| <— 5__Architectures.md | Зміст | 5_2_Convolutional_networks.md —> |
5.1 Multi-Layer Perceptrons
The simplest deep architecture is the Multi-Layer Perceptron (MLP), which takes the form of a succession of fully-connected layers separated by activation functions. See an example in Figure 5.1. For historical reasons, in such a model, the number of hidden layers refers to the number of linear layers, excluding the last one.

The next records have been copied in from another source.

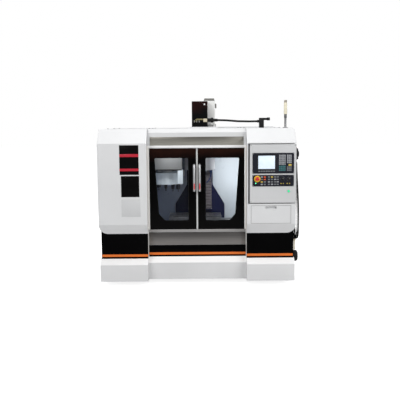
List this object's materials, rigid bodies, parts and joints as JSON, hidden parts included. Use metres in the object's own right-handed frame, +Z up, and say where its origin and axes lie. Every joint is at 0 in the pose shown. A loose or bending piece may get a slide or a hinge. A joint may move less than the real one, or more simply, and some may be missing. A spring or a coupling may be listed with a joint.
{
  "type": "cnc machining center",
  "caption": "Enclosed vertical machining centre with two sliding doors, swinging control pendant, moving table, head and tool changer.",
  "frame": {"origin": "on the floor under the middle of the machine", "axes": "+X to the operator's right, +Y from the doors to the back, +Z up"},
  "size_m": [2.007, 1.764, 1.892],
  "materials": {
    "white_paint": "satin powder coat",
    "gloss_black": "gloss",
    "black_paint": "semi-gloss, fine texture",
    "tray_grey": "coarse textured",
    "blue_grey": "machine enamel",
    "machine_white": "satin",
    "cast": "ground and scraped",
    "ground_steel": "ground",
    "brushed": "brushed",
    "zinc": "zinc plated",
    "light_grey": "satin",
    "glass": "laminated, clear",
    "handle_plastic": "gloss",
    "black_plastic": "matte",
    "black_rubber": "matte",
    "grey_rubber": "matte",
    "bellows_cloth": "coated",
    "red_plastic": "gloss",
    "green_plastic": "gloss",
    "blue_plastic": "satin",
    "lamp": "translucent",
    "panel_grey": "fine grain",
    "cabinet_grey": "light texture",
    "beige_plastic": "satin"
  },
  "bodies": {
    "frame": {"levelling_feet": "zinc", "coolant_tray": "tray_grey", "tray_rim": "white_paint", "plinth_skirts": "black_paint", "left_cabinet": "white_paint", "right_cabinet": "white_paint", "front_header": "white_paint", "door_sill": "white_paint", "left_side_panel": "white_paint", "right_side_panel": "white_paint", "roof_panel": "white_paint", "rear_panel": "white_paint", "splash_tub": "machine_white", "bed": "blue_grey", "column": "blue_grey", "guide_rails": "ground_steel", "z_bellows": "bellows_cloth", "z_drive_cover": "gloss_black", "z_motor": "machine_white", "changer_beam": "light_grey", "power_conduit": "black_plastic", "signal_light": "lamp", "auger_motor": "light_grey", "air_unit": "beige_plastic", "hand_unit": "black_plastic", "hand_unit_cord": "black_rubber", "electrical_cabinet": "cabinet_grey"},
    "left_door": {"left_door": "gloss_black", "left_window": "glass", "left_handle": "handle_plastic"},
    "right_door": {"right_door": "gloss_black", "right_window": "glass", "right_handle": "handle_plastic", "door_seal": "grey_rubber"},
    "saddle": {"saddle": "blue_grey"},
    "table": {"table": "cast"},
    "x_screw": {"x_screw": "ground_steel"},
    "y_screw": {"y_screw": "ground_steel"},
    "z_screw": {"z_screw": "ground_steel"},
    "head": {"head": "machine_white", "spindle_cartridge": "ground_steel", "spindle_motor": "light_grey", "coolant_hose": "blue_plastic"},
    "spindle": {"spindle_shaft": "ground_steel"},
    "changer": {"changer_carriage": "light_grey", "changer_cover": "machine_white"},
    "carousel": {"tool_disc": "brushed", "tool_holders": "ground_steel"},
    "pendant": {"pendant_box": "light_grey", "control_unit": "panel_grey", "operator_panel": "panel_grey"},
    "estop": {"estop_button": "red_plastic"},
    "start": {"start_button": "green_plastic"},
    "feed_knob": {"feed_knob": "black_plastic"},
    "spindle_knob": {"spindle_knob": "black_plastic"},
    "drawer": {"drawer": "light_grey"},
    "cabinet_door": {"cabinet_door": "cabinet_grey"},
    "cabinet_handle": {"cabinet_handle": "black_plastic"},
    "main_switch": {"main_switch": "red_plastic"},
    "hand_wheel": {"hand_wheel": "black_plastic"}
  },
  "joints": [
    {"name": "left_door_slide", "type": "slide", "parent": "frame", "child": "left_door", "axis": [-1, 0, 0], "range_m": [0, 0.395]},
    {"name": "right_door_slide", "type": "slide", "parent": "frame", "child": "right_door", "axis": [1, 0, 0], "range_m": [0, 0.395]},
    {"name": "saddle_slide", "type": "slide", "parent": "frame", "child": "saddle", "axis": [0, 1, 0], "range_m": [-0.13, 0.13]},
    {"name": "table_slide", "type": "slide", "parent": "saddle", "child": "table", "axis": [1, 0, 0], "range_m": [-0.148, 0.252]},
    {"name": "head_slide", "type": "slide", "parent": "frame", "child": "head", "axis": [0, 0, 1], "range_m": [-0.3, 0], "deforming": ["z_bellows"]},
    {"name": "spindle_spin", "type": "hinge", "parent": "head", "child": "spindle", "pos_m": [0, -0.15, 0.992], "axis": [0, 0, 1], "continuous": true},
    {"name": "x_screw_spin", "type": "hinge", "parent": "saddle", "child": "x_screw", "pos_m": [0, -0.15, 0.52], "axis": [1, 0, 0], "continuous": true},
    {"name": "y_screw_spin", "type": "hinge", "parent": "frame", "child": "y_screw", "pos_m": [0, -0.15, 0.396], "axis": [0, 1, 0], "continuous": true},
    {"name": "z_screw_spin", "type": "hinge", "parent": "frame", "child": "z_screw", "pos_m": [0, 0.234, 1], "axis": [0, 0, 1], "continuous": true},
    {"name": "changer_slide", "type": "slide", "parent": "frame", "child": "changer", "axis": [1, 0, 0], "range_m": [0, 0.212]},
    {"name": "carousel_spin", "type": "hinge", "parent": "changer", "child": "carousel", "pos_m": [-0.362, -0.15, 0.97], "axis": [0, 0, 1], "continuous": true},
    {"name": "pendant_swing", "type": "hinge", "parent": "frame", "child": "pendant", "pos_m": [0.947, -0.73, 1.11], "axis": [0, 0, 1], "range_deg": [0, 90]},
    {"name": "estop_press", "type": "slide", "parent": "pendant", "child": "estop", "axis": [0, 1, 0], "range_m": [0, 0.004], "stiffness_N_per_m": 2500},
    {"name": "start_press", "type": "slide", "parent": "pendant", "child": "start", "axis": [0, 1, 0], "range_m": [0, 0.003], "stiffness_N_per_m": 1200},
    {"name": "feed_knob_turn", "type": "hinge", "parent": "pendant", "child": "feed_knob", "pos_m": [0.807, -0.85, 1.064], "axis": [0, 1, 0], "range_deg": [-135, 135]},
    {"name": "spindle_knob_turn", "type": "hinge", "parent": "pendant", "child": "spindle_knob", "pos_m": [0.868, -0.85, 1.064], "axis": [0, 1, 0], "range_deg": [-135, 135]},
    {"name": "drawer_slide", "type": "slide", "parent": "frame", "child": "drawer", "axis": [0, -1, 0], "range_m": [0, 0.11]},
    {"name": "cabinet_door_swing", "type": "hinge", "parent": "frame", "child": "cabinet_door", "pos_m": [0.887, 0.83, 0.93], "axis": [0, 0, -1], "range_deg": [0, 100]},
    {"name": "cabinet_handle_turn", "type": "hinge", "parent": "cabinet_door", "child": "cabinet_handle", "pos_m": [0.105, 0.85, 0.96], "axis": [0, -1, 0], "range_deg": [0, 90]},
    {"name": "main_switch_turn", "type": "hinge", "parent": "cabinet_door", "child": "main_switch", "pos_m": [0.105, 0.85, 1.3], "axis": [0, -1, 0], "range_deg": [0, 90]},
    {"name": "hand_wheel_spin", "type": "hinge", "parent": "frame", "child": "hand_wheel", "pos_m": [0.982, -0.64, 1.296], "axis": [1, 0, 0], "continuous": true}
  ],
  "couplings": [
    {"joint": "x_screw_spin", "follows": "table_slide", "rad_per_m": 628.32},
    {"joint": "y_screw_spin", "follows": "saddle_slide", "rad_per_m": 628.32},
    {"joint": "z_screw_spin", "follows": "head_slide", "rad_per_m": 628.32}
  ]
}
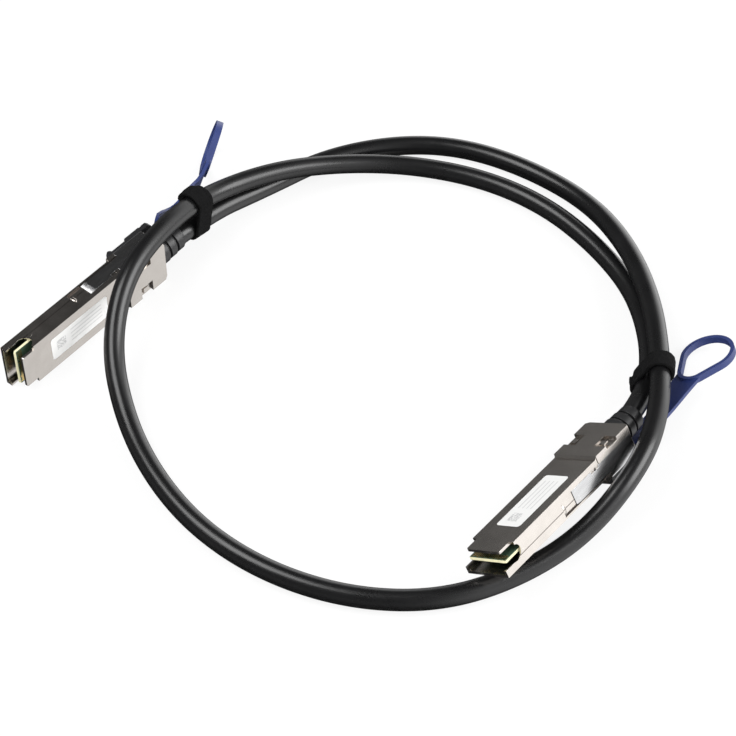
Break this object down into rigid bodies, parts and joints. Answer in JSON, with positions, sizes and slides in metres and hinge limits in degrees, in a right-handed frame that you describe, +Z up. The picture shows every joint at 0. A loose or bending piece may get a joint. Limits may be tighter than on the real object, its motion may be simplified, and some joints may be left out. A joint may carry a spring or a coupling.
{
  "type": "direct attach copper cable",
  "caption": "Round black twinax cable with a pluggable metal edge-card plug on each end, sprung release brackets with blue pull tabs, and hook-and-loop ties.",
  "frame": {"origin": "Bottom centre of the two plugs with their pull tabs, on the surface that the cable lies on.", "axes": "+X runs from the plugs' noses towards their cable ends, +Y from plug b to plug a, +Z up from the surface."},
  "size_m": [0.2137, 0.2284, 0.0288],
  "materials": {
    "plated_shell": "satin nickel plate on die-cast zinc, fine brushed grain",
    "card_laminate": "green solder mask over glass laminate, pale edge",
    "gold_contact": "gold plate",
    "black_chip": "moulded epoxy",
    "wire_shield": "foil-wrapped pairs",
    "ferrule_metal": "plain crimp metal",
    "black_moulding": "satin black elastomer",
    "steel_bracket": "stamped stainless sheet",
    "holder_moulding": "fine-textured black moulding",
    "blue_strap": "flexible moulded strap, semi-gloss",
    "spring_steel": "spring wire",
    "screw_steel": "zinc-plated steel",
    "white_label": "plain white polyester film",
    "cable_sheath": "semi-gloss black sheath",
    "tie_felt": "hook-and-loop felt"
  },
  "bodies": {
    "root": {"lower_shell_a": "plated_shell", "upper_shell_a": "plated_shell", "paddle_card_a": "card_laminate", "contact_pads_a": "gold_contact", "card_components_a": "black_chip", "twinax_pairs_a": "wire_shield", "crimp_ferrule_a": "ferrule_metal", "strain_relief_boot_a": "black_moulding", "return_springs_a": "spring_steel", "shell_screws_a": "screw_steel", "label_a": "white_label", "lower_shell_b": "plated_shell", "upper_shell_b": "plated_shell", "paddle_card_b": "card_laminate", "contact_pads_b": "gold_contact", "card_components_b": "black_chip", "twinax_pairs_b": "wire_shield", "crimp_ferrule_b": "ferrule_metal", "strain_relief_boot_b": "black_moulding", "return_springs_b": "spring_steel", "shell_screws_b": "screw_steel", "label_b": "white_label", "cable_jacket": "cable_sheath", "cable_tie_a": "tie_felt", "cable_tie_b": "tie_felt"},
    "slider_a": {"latch_slider_a": "steel_bracket", "tab_holder_a": "holder_moulding", "pull_tab_a": "blue_strap"},
    "slider_b": {"latch_slider_b": "steel_bracket", "tab_holder_b": "holder_moulding", "pull_tab_b": "blue_strap"}
  },
  "joints": [
    {"name": "release_slide_a", "type": "slide", "parent": "root", "child": "slider_a", "axis": [1, 0, 0], "range_m": [0, 0.0025], "stiffness_N_per_m": 500, "deforming": ["return_springs_a"]},
    {"name": "release_slide_b", "type": "slide", "parent": "root", "child": "slider_b", "axis": [0.9982, 0, -0.0593], "range_m": [0, 0.0025], "stiffness_N_per_m": 500, "deforming": ["return_springs_b"]}
  ]
}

A key theoretical result is the universal approximation theorem [Cybenko, 1989] which states that, if the activation function $\rho$ is not polynomial, any continuous function $f$ can be approximated arbitrarily well uniformly on a compact domain, that is bounded and containing its boundary, by a model of the form $l_2◦σ◦l_1$ where $l_1$ and $l_2$ are affine. Such a model is a MLP with a single hidden layer, and this result implies that it can approximate anything of practical value. However, this approximation holds if the dimension of the first linear layer’s output can be arbitrarily large.
In spite of their simplicity, MLPs remain an important tool when the dimension of the signal to be processed is not too large.

Figure 5.1: This multi-layer perceptron takes as input a one dimension tensor of size 50, is composed of three fully-connected layers with outputs of dimensions respectively 25, 10, and 2, the two first followed by ReLU layers.